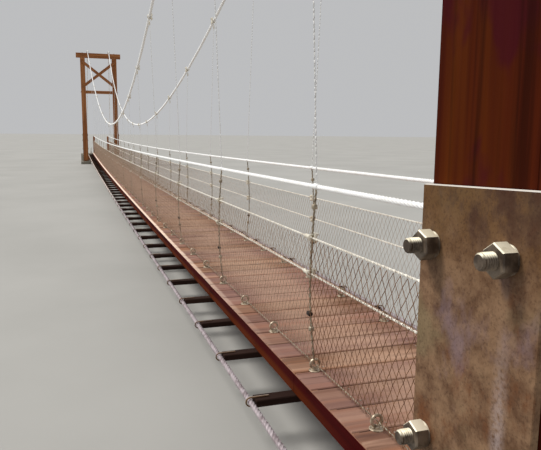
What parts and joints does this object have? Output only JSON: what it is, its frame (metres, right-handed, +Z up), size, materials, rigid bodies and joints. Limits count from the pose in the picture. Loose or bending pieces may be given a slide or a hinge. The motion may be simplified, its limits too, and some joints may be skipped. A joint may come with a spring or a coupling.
{
  "type": "rope suspension footbridge",
  "caption": "Narrow suspension footbridge with timber towers, main cables and suspenders, a sagging board deck, cable handrails with mesh sides, and concrete anchor blocks.",
  "frame": {"origin": "on the ground at the middle of the span, centre of the bounding box's underside", "axes": "+X along the span from the near tower to the far tower, +Y to the left, +Z up"},
  "size_m": [39.56, 2.2, 5.8029],
  "materials": {
    "board": "weathered, pinkish brown, unpainted",
    "red_timber": "dark red-brown stain, weathered",
    "bearer": "dark brown, weathered",
    "rope": "galvanised wire rope",
    "steel": "grey-brown with rust mottling",
    "concrete": "rough grey concrete"
  },
  "bodies": {
    "root": {"deck_boards": "board", "left_edge_board": "red_timber", "right_edge_board": "red_timber", "deck_frame": "bearer", "left_outer_cable": "rope", "right_outer_cable": "rope", "left_handrail": "rope", "right_handrail": "rope", "left_main_cable": "rope", "right_main_cable": "rope", "near_left_footing": "concrete", "near_left_shoe": "steel", "near_left_leg": "red_timber", "near_left_saddle": "steel", "near_left_rail_post": "red_timber", "near_left_anchor_block": "concrete", "near_left_main_lug": "steel", "near_left_rail_lug": "steel", "near_right_footing": "concrete", "near_right_shoe": "steel", "near_right_leg": "red_timber", "near_right_saddle": "steel", "near_right_rail_post": "red_timber", "near_right_anchor_block": "concrete", "near_right_main_lug": "steel", "near_right_rail_lug": "steel", "near_cap_beam": "red_timber", "near_strut": "red_timber", "near_sill": "red_timber", "near_cross_brace": "red_timber", "far_left_footing": "concrete", "far_left_shoe": "steel", "far_left_leg": "red_timber", "far_left_saddle": "steel", "far_left_rail_post": "red_timber", "far_left_anchor_block": "concrete", "far_left_main_lug": "steel", "far_left_rail_lug": "steel", "far_right_footing": "concrete", "far_right_shoe": "steel", "far_right_leg": "red_timber", "far_right_saddle": "steel", "far_right_rail_post": "red_timber", "far_right_anchor_block": "concrete", "far_right_main_lug": "steel", "far_right_rail_lug": "steel", "far_cap_beam": "red_timber", "far_strut": "red_timber", "far_sill": "red_timber", "far_cross_brace": "red_timber"}
  },
  "joints": []
}
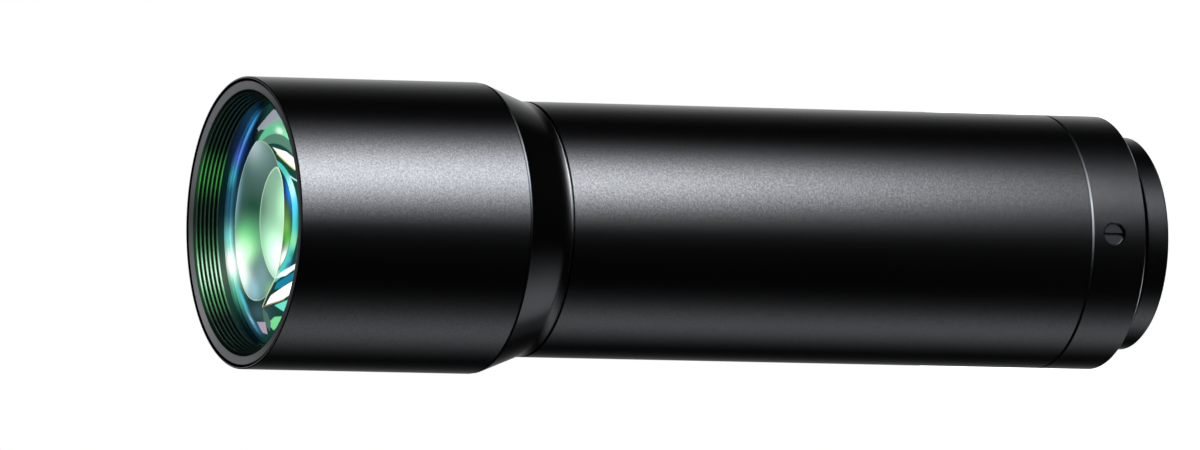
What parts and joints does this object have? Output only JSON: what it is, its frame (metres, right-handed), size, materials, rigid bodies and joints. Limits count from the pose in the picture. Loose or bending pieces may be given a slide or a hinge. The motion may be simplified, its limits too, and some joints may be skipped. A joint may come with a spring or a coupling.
{
  "type": "telecentric lens",
  "caption": "Long stepped machine-vision lens in black anodised aluminium: a wide threaded mouth over coated glass, a slim barrel, and a collar that screws onto a camera.",
  "frame": {"origin": "centre of the collar's rear face, which is the seat against the camera", "axes": "+Z along the optical axis, from the camera to the object in view; the lens stands on its rear collar, and one grub screw faces -Y"},
  "size_m": [0.041, 0.041, 0.1365],
  "materials": {
    "black_anodised": "bead-blasted, black anodised, satin",
    "bright_anodised": "finely turned, black anodised, glossy",
    "matte_anodised": "black anodised, matte",
    "coated_glass": "polished, anti-reflection coated",
    "optical_glass": "polished, coated",
    "shim_steel": "rolled",
    "black_steel": "black oxide"
  },
  "bodies": {
    "root": {"front_barrel": "black_anodised", "filter_thread_ring": "black_anodised", "front_retaining_ring": "matte_anodised", "front_crown_lens": "coated_glass", "front_flint_lens": "optical_glass", "front_lens_spacer": "matte_anodised", "second_lens": "optical_glass", "taper_ring": "bright_anodised", "third_lens": "optical_glass", "third_lens_retaining_ring": "matte_anodised", "main_barrel": "black_anodised", "baffle_tube": "matte_anodised", "stop_holder": "matte_anodised", "aperture_disc": "matte_anodised", "stop_retaining_ring": "matte_anodised", "rear_lens_cell": "matte_anodised", "rear_crown_lens": "optical_glass", "rear_flint_lens": "optical_glass", "rear_lens_spacer": "matte_anodised", "rear_singlet_lens": "optical_glass", "rear_retaining_ring": "matte_anodised", "rear_ring": "black_anodised", "back_focus_shim": "shim_steel", "mount_collar": "black_anodised", "grub_screws": "black_steel"}
  },
  "joints": []
}
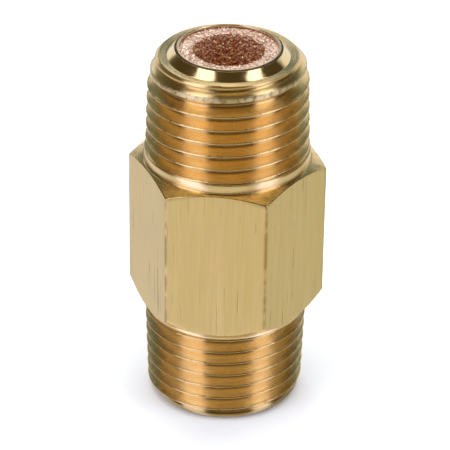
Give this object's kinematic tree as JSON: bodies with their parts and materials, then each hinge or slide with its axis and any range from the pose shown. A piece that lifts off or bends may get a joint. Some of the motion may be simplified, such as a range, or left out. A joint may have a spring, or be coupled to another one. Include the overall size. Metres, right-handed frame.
{
  "type": "in-line pneumatic muffler",
  "caption": "Hexagonal brass muffler body with a male taper pipe thread at each end and a sintered bronze cup rolled into its outlet to quiet exhaust air.",
  "frame": {"origin": "centre of the inlet end face, on the flow axis", "axes": "+Z along the flow axis, from the inlet end towards the outlet with the sintered cup; one pair of wrench flats faces -Y and +Y"},
  "size_m": [0.0256, 0.0222, 0.05],
  "materials": {
    "brass_body": "machined, satin drawn flats and bright turned ends",
    "sintered_bronze": "rough sintered spherical powder"
  },
  "bodies": {
    "root": {"hex_body": "brass_body", "sintered_cup": "sintered_bronze"}
  },
  "joints": []
}
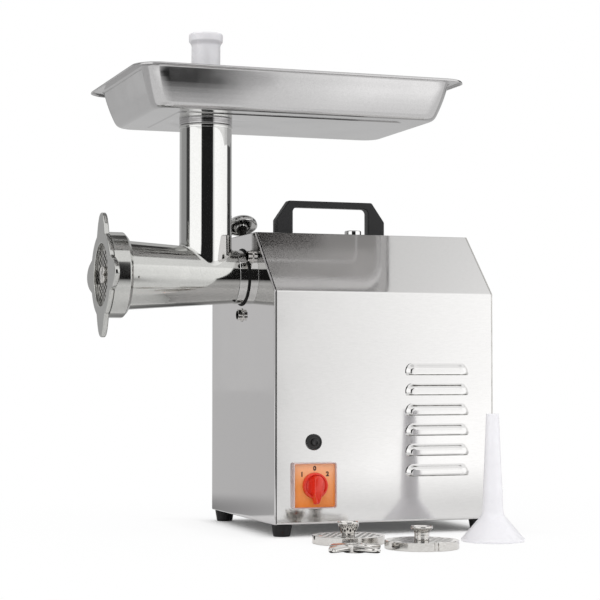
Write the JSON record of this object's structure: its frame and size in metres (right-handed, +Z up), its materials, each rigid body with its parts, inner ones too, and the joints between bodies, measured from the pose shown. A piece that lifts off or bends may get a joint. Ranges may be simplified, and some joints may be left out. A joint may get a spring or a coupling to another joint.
{
  "type": "electric meat grinder",
  "caption": "Sheet steel electric meat grinder with a cone shaped grinding head, pan tray, pusher, carrying handle, rotary switch, and loose plates, knife and stuffing funnel.",
  "frame": {"origin": "on the standing surface, midway between the four feet", "axes": "the grinding head points to -X, the control side faces -Y, +Z is up"},
  "size_m": [0.4148, 0.4144, 0.5218],
  "materials": {
    "polished_steel": "mirror polished stainless sheet",
    "cast_steel": "polished cast stainless steel",
    "turned_steel": "turned and ground steel",
    "zinc_screws": "bright zinc plate",
    "chrome_plate": "bright chrome plate",
    "plain_sheet": "plain galvanised sheet",
    "black_rubber": "moulded black rubber",
    "handle_black": "black satin coating",
    "black_plastic": "moulded black plastic",
    "button_black": "glossy black plastic",
    "white_plastic": "milky food grade plastic",
    "orange_plastic": "orange plastic",
    "clear_plastic": "clear plastic",
    "red_plastic": "red plastic",
    "cast_aluminium": "cast and part machined",
    "motor_paint": "dark grey enamel",
    "core_iron": "laminated iron",
    "copper_wire": null,
    "bronze": "machined bronze",
    "fan_plastic": "moulded nylon",
    "capacitor_case": "moulded plastic can"
  },
  "bodies": {
    "housing": {"body_shell": "polished_steel", "front_panel": "polished_steel", "rear_panel": "polished_steel", "base_plate": "plain_sheet", "panel_screws": "zinc_screws", "foot_front_left": "black_rubber", "foot_front_right": "black_rubber", "foot_rear_left": "black_rubber", "foot_rear_right": "black_rubber", "foot_screws": "zinc_screws", "top_handle": "handle_black", "handle_screws": "zinc_screws", "roof_plug": "chrome_plate", "neck_socket": "turned_steel", "neck_gasket": "black_rubber", "flange_bolts": "zinc_screws", "gearbox_front": "cast_aluminium", "gearbox_rear": "cast_aluminium", "gearbox_bolts": "zinc_screws", "shaft_seal": "black_rubber", "ball_bearings": "turned_steel", "motor_frame": "motor_paint", "motor_front_bell": "cast_aluminium", "motor_rear_bell": "cast_aluminium", "stator_core": "core_iron", "stator_windings": "copper_wire", "motor_cradle": "plain_sheet", "run_capacitor": "capacitor_case", "capacitor_clamp": "plain_sheet", "switch_body": "black_plastic", "switch_plate": "orange_plastic", "switch_frame": "clear_plastic", "breaker_body": "black_plastic", "breaker_nut": "black_plastic", "cable_gland": "black_plastic", "gland_nut": "black_plastic"},
    "rotor": {"rotor_shaft": "turned_steel", "rotor_core": "core_iron", "motor_pinion": "turned_steel", "cooling_fan": "fan_plastic"},
    "middle_wheel": {"middle_gear": "turned_steel"},
    "output": {"output_shaft": "turned_steel", "output_gear": "bronze"},
    "head": {"barrel": "cast_steel", "plate_key": "turned_steel", "tail_bush": "bronze"},
    "feed_screw": {"auger": "cast_steel", "auger_shaft": "turned_steel", "cross_knife": "turned_steel"},
    "plate": {"cutting_plate": "turned_steel"},
    "ring": {"retaining_ring": "cast_steel"},
    "tray": {"tray": "polished_steel"},
    "pusher": {"pusher": "white_plastic"},
    "lock": {"lock_knob": "chrome_plate"},
    "knob": {"switch_knob": "red_plastic"},
    "button": {"reset_button": "button_black"},
    "plate_a": {"spare_plate_a": "turned_steel"},
    "plate_b": {"spare_plate_b": "turned_steel"},
    "knife": {"spare_knife": "turned_steel"},
    "funnel": {"stuffing_funnel": "white_plastic"}
  },
  "joints": [
    {"name": "rotor_spin", "type": "hinge", "parent": "housing", "child": "rotor", "pos_m": [0.017, 0, 0.184], "axis": [1, 0, 0], "continuous": true},
    {"name": "middle_spin", "type": "hinge", "parent": "housing", "child": "middle_wheel", "pos_m": [-0.0715, 0, 0.22], "axis": [1, 0, 0], "continuous": true},
    {"name": "output_spin", "type": "hinge", "parent": "housing", "child": "output", "pos_m": [-0.08, 0, 0.265], "axis": [1, 0, 0], "continuous": true},
    {"name": "head_slide", "type": "slide", "parent": "housing", "child": "head", "axis": [-1, 0, 0], "range_m": [0, 0.12]},
    {"name": "auger_spin", "type": "hinge", "parent": "head", "child": "feed_screw", "pos_m": [-0.19, 0, 0.265], "axis": [1, 0, 0], "continuous": true},
    {"name": "plate_out", "type": "slide", "parent": "head", "child": "plate", "axis": [-1, 0, 0], "range_m": [0, 0.0091]},
    {"name": "ring_turn", "type": "hinge", "parent": "plate", "child": "ring", "pos_m": [-0.26, 0, 0.265], "axis": [-1, 0, 0], "range_deg": [0, 1080]},
    {"name": "tray_lift", "type": "slide", "parent": "head", "child": "tray", "axis": [0, 0, 1], "range_m": [0, 0.1]},
    {"name": "pusher_lift", "type": "slide", "parent": "head", "child": "pusher", "axis": [0, 0, 1], "range_m": [0, 0.2]},
    {"name": "lock_turn", "type": "hinge", "parent": "housing", "child": "lock", "pos_m": [-0.111, 0.02771, 0.31822], "axis": [0, 0.4617, 0.887], "range_deg": [0, 720]},
    {"name": "switch_turn", "type": "hinge", "parent": "housing", "child": "knob", "pos_m": [-0.0785, -0.115, 0.051], "axis": [0, -1, 0], "range_deg": [-45, 45]},
    {"name": "reset_push", "type": "slide", "parent": "housing", "child": "button", "axis": [0, 1, 0], "range_m": [0, 0.002], "stiffness_N_per_m": 400},
    {"name": "plate_a_lift", "type": "slide", "parent": "housing", "child": "plate_a", "axis": [0, 0, 1], "range_m": [0, 0.1]},
    {"name": "plate_b_lift", "type": "slide", "parent": "housing", "child": "plate_b", "axis": [0, 0, 1], "range_m": [0, 0.1]},
    {"name": "knife_lift", "type": "slide", "parent": "housing", "child": "knife", "axis": [0, 0, 1], "range_m": [0, 0.1]},
    {"name": "funnel_lift", "type": "slide", "parent": "housing", "child": "funnel", "axis": [0, 0, 1], "range_m": [0, 0.1]}
  ],
  "couplings": [
    {"joint": "middle_spin", "follows": "rotor_spin", "ratio": -0.33333},
    {"joint": "output_spin", "follows": "rotor_spin", "ratio": 0.11111},
    {"joint": "auger_spin", "follows": "rotor_spin", "ratio": 0.11111},
    {"joint": "plate_out", "follows": "ring_turn", "m_per_rad": 0.00047746}
  ]
}
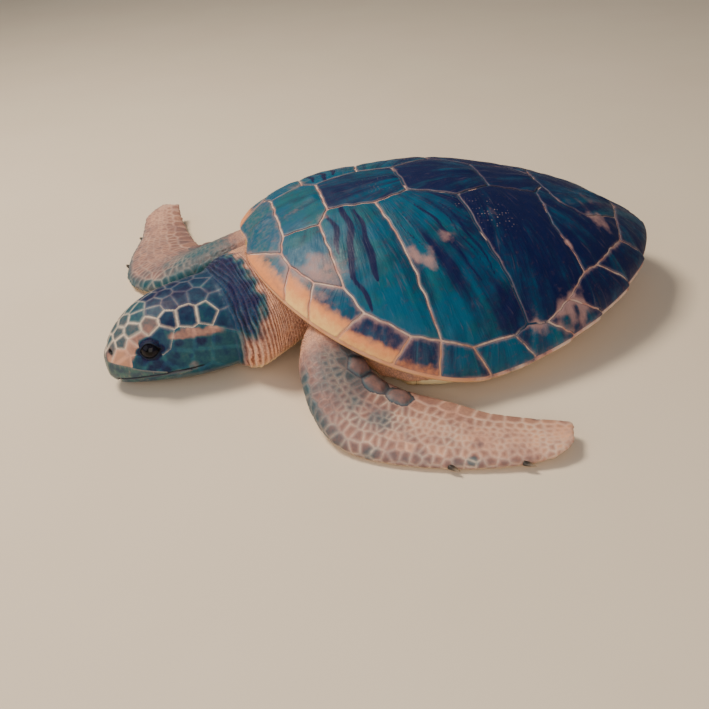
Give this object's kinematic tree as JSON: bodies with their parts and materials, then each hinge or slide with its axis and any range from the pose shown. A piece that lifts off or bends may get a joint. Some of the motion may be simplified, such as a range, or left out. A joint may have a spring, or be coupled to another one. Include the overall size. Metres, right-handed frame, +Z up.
{
  "type": "loggerhead turtle model",
  "caption": "Life-size loggerhead turtle, resting on its plastron and flippers with its head turned a little to its left.",
  "frame": {"origin": "the middle of the bounding box's base, on the floor under the turtle", "axes": "+Z up; the turtle faces -Y, and its left side is at +X, so that X runs across both fore flippers and is the longest"},
  "size_m": [0.866, 0.8166, 0.2075],
  "materials": {
    "carapace": "satin",
    "plastron": "satin",
    "skin": "matte",
    "beak": "satin",
    "eye": "gloss",
    "claw": "satin"
  },
  "bodies": {
    "root": {"carapace": "carapace", "plastron": "plastron", "trunk": "skin", "neck": "skin", "head": "skin", "upper_beak": "beak", "lower_jaw": "beak", "eye_left": "eye", "eye_right": "eye", "tail": "skin", "upper_arm_left": "skin", "upper_arm_right": "skin", "fore_flipper_left": "skin", "fore_flipper_right": "skin", "fore_claw_left_1": "claw", "fore_claw_left_2": "claw", "fore_claw_right_1": "claw", "fore_claw_right_2": "claw", "thigh_left": "skin", "thigh_right": "skin", "hind_flipper_left": "skin", "hind_flipper_right": "skin", "hind_claw_left_1": "claw", "hind_claw_left_2": "claw", "hind_claw_right_1": "claw", "hind_claw_right_2": "claw"}
  },
  "joints": []
}
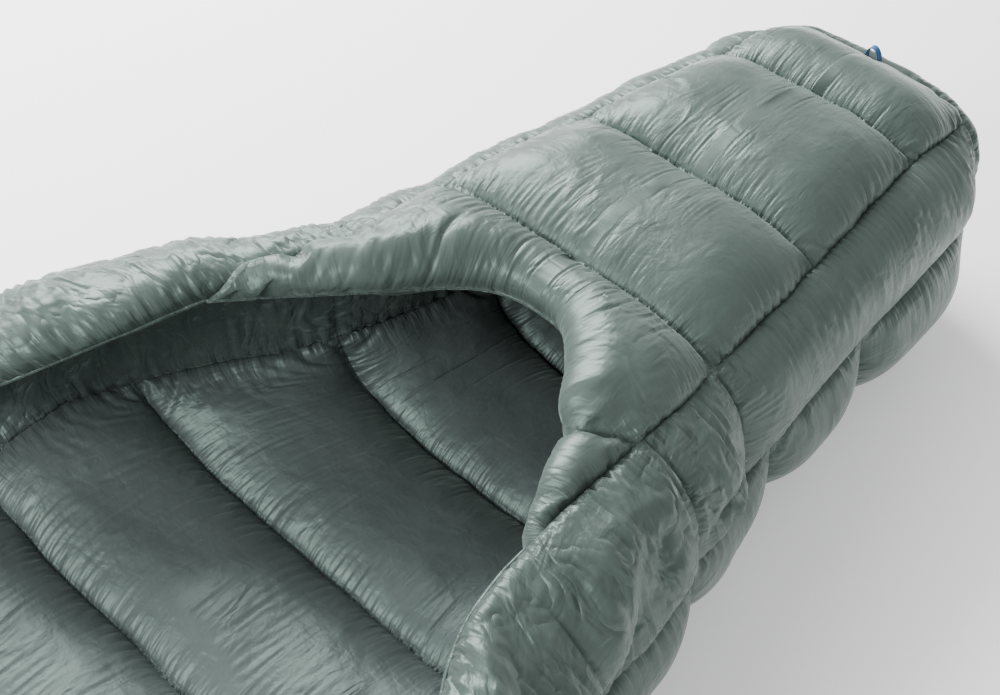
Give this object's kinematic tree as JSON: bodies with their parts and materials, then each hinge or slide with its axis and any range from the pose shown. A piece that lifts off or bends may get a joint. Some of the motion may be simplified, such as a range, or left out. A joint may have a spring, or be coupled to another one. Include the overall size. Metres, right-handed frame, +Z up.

────────────────

:: TASK REQUIREMENTS ::
Where a line above contains the word "between", copy that line.

:: SOLUTION BELOW ::
Write the JSON record of this object's structure: its frame and size in metres (right-handed, +Z up), its materials, each rigid body with its parts, inner ones too, and the joints between bodies, measured from the pose shown. A piece that lifts off or bends may get a joint. Ranges may be simplified, and some joints may be left out. A joint may get a spring or a coupling to another joint.
  "frame": {"origin": "on the standing surface, midway between the four feet", "axes": "the grinding head points to -X, the control side faces -Y, +Z is up"},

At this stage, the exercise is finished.